As the interoperability discussion continues, so does the frustration of many who have worked on this issue for decades but haven’t seen their goals realized. So it makes sense to take a look into the future of what could be bright spot, given the right circumstances, some money and a will to make it work. Satellite technology has proven itself during major events but its limitations are known. During Hurricane Katrina, satellite technology allowed for some semblance of interoperability when most communications systems were down, including allowing the U.S. Department of Veterans Affairs medical centers to provide connections for veterans and order medications. As useful as satellite communications can be, it’s limited by a necessity for a clear line of site and spot beam capacity. It also is susceptible to heavy rains.
A new satellite launched three years ago by Hughes has the ability to be a “game changer,” in the words of some neutral panelists at a recent emergency management summit. The new satellite, which Hughes calls Spaceway, offers path diversity. It doesn’t just bounce up from an antenna to the satellite and reflect down to a ground hub and connect to the Internet or a data center like the traditional satellite. The Spaceway is a router in the sky that can make multiple connections at once, enabling conference calls and video conferencing. The Department of Defense tested the satellite’s ability in 2009, creating video teleconferencing between the U.S. Northern Command, the Naval Surface Warfare Center’s Dahlgren Division and the Space and Naval Warfare Systems Center in San Diego. The after-action report described it as “relatively quick to set up with the ability to carry on high-definition, clear and stable communications with other locations.” FEMA was scheduled to test it during winter 2011.

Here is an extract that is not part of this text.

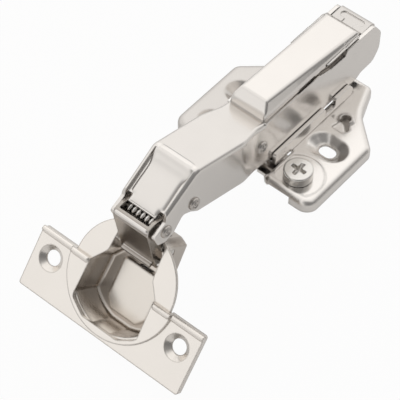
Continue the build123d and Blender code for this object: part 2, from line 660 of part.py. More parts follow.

With the Spaceway, user groups can be built prior to an event and connect when necessary. Agencies, counties, states and private-sector entities that don’t work together every day can connect quickly during a crisis when other terrestrial communications are not working. The Spaceway satellite is more akin to a mesh network than the traditional reflector satellite, which enables it to invoke community groups. Another way of describing it is “any to any” connectivity instead of “one to one” connectivity. Tony Bardo, assistant vice president of Government Solutions at Hughes, called it a “Plan B” network. “If the ground infrastructure is down and you are unable to put together a user group, your P25 radios and so forth are down and you can still get to the governor’s office. You can quickly invoke a community of users and managers and decision-makers that have access to this Plan B network. And we don’t have a Plan B right now.”
During Hurricane Katrina, circuits and Bell South towers were inoperable because they were submerged by the flooding. When the towers fell during 9/11, cables and servers went down under the rubble. “These structures on the ground that support our telecommunications are very much in harm’s way when it comes to natural disasters and attacks,” Bardo said. With Spaceway, both the satellite and the routing capacity are 22,000 miles above earth and away from harm, unlike ground-based communication infrastructure. “If you think about that ground hub in the old system, the ground hub is the router,” Bardo said. “The intelligence is taking place on the ground. Spaceway, with its router in the sky, can enable me to communicate with you in another field office and add another party somewhere else, and out of harm’s way. I send up your IP address, and it connects me with you. I want to connect with the data center, so I send up the IP address on the antenna of the data center and it connects me there.”
More Capacity
The traditional satellite that’s been used thus far is a reflector network that offers a single large beam of coverage. There are about 15 of them over North America. Spaceway has about 100 spot beams that are 200 or more miles wide, high and deep. “Imagine a soccer net draped over the central part of America,” said Bardo, who added that Spaceway is a 10-gig satellite with the capacity of “seven or eight of the traditional satellites over North America.” An advantage of the 100 or so spot beams is that they can help overcome heavy rain, the Achilles’ heel of traditional satellites. “When you’re operating a [traditional] satellite that has a single beam across the country and one part of the country is getting heavy rain, there’s not a lot that can be done in real time,” Bardo said.
Bardo said Hughes has the ability to adjust Spaceway to heavy rain. A link to the National Weather Service senses if weather is affecting transmission in a certain area, allowing the reallocation of power from one spot beam to another to boost power in the affected area. In the event of a cyberattack, a Spaceway network would be vulnerable in the sense that a cyberattack could disable computing systems, clouds and data centers that could be accessed by the satellite connectivity. But the satellite itself wouldn’t be the target, Bardo said. “It’s a private network, not part of the Internet.” The cost of each site would be about $2,200. Other network charges would apply depending on the number of gateways required.